On Rousseau’s Difference between Man and Beast

On Rousseau’s Difference between Man and Beast

Posted on:Jan 08 2016
Captured by:Flint M
Method:Previous Writings

Rousseau argued that the difference between man and beast is man’s “perfectibility” — roughly, that is man’s ability to improve “self.” I find this a fascinating distinction. Whether it is right or not depends upon how you define the concept (a Wittgensteinian problem). Nevertheless, the general notion is stimulating. There is, at least to some extent, a propensity for man to grow, to extend his person, to expand on multiple levels.
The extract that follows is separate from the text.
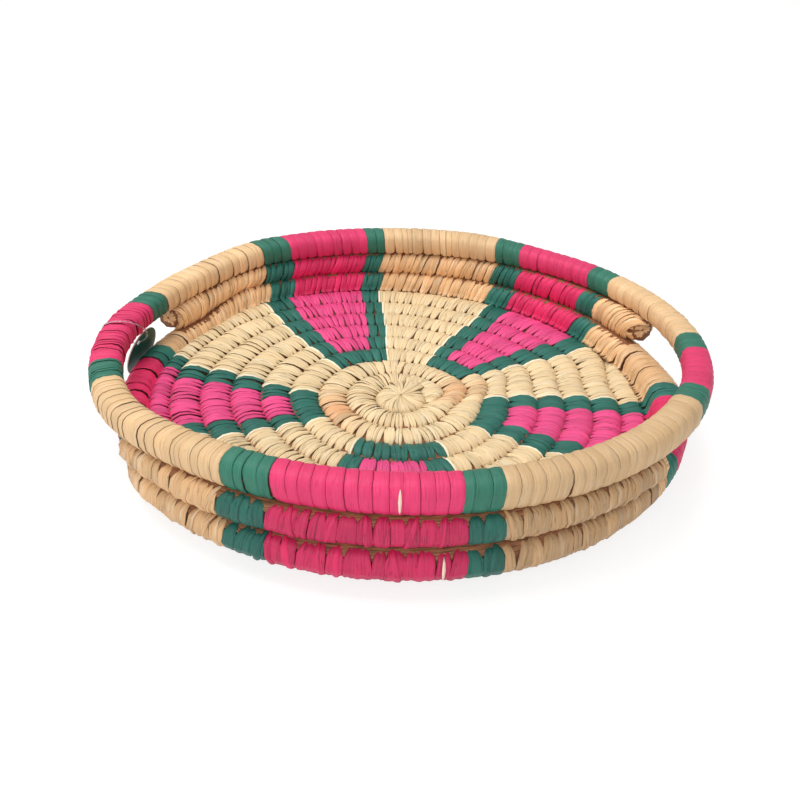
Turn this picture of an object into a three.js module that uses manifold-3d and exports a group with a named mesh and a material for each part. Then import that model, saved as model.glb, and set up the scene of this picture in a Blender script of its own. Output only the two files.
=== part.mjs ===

Moreover, I find that many of us capture a peculiar delight when we sense that we are moving upward — learning, progressing, improving.

What is it about us that drives this particular instinct? The secularist could connect this proclivity to evolution. If this is the case, then why does this trait seem more fundamental to the human being? What staggers me, and what motivates me the most, is when I see personal growth in those I am influencing, and when I experience personal growth within myself.

Moreover, if I relate this to a concept of the Ultimate, it produces a fascinating definition of deity. This is a definition that is derived from a characteristic, and yet encompasses that characteristic to become a certain descriptor (from at least one angle). I can grow forever, learning, developing, acquiring capacity/power and yet never reach the Ultimate. In other words, if I conceive of myself in the form of an arrowed line, that is a linear extension, which projects forever, I still cannot reach the God-concept. This bears deep reflection.

Perhaps I am distinguished from the animal, by the very nature of my potential to be this line. Perhaps I am distinguished from the Ultimate by the impossibility of me ever reaching the Ultimate, even though my project extends forever.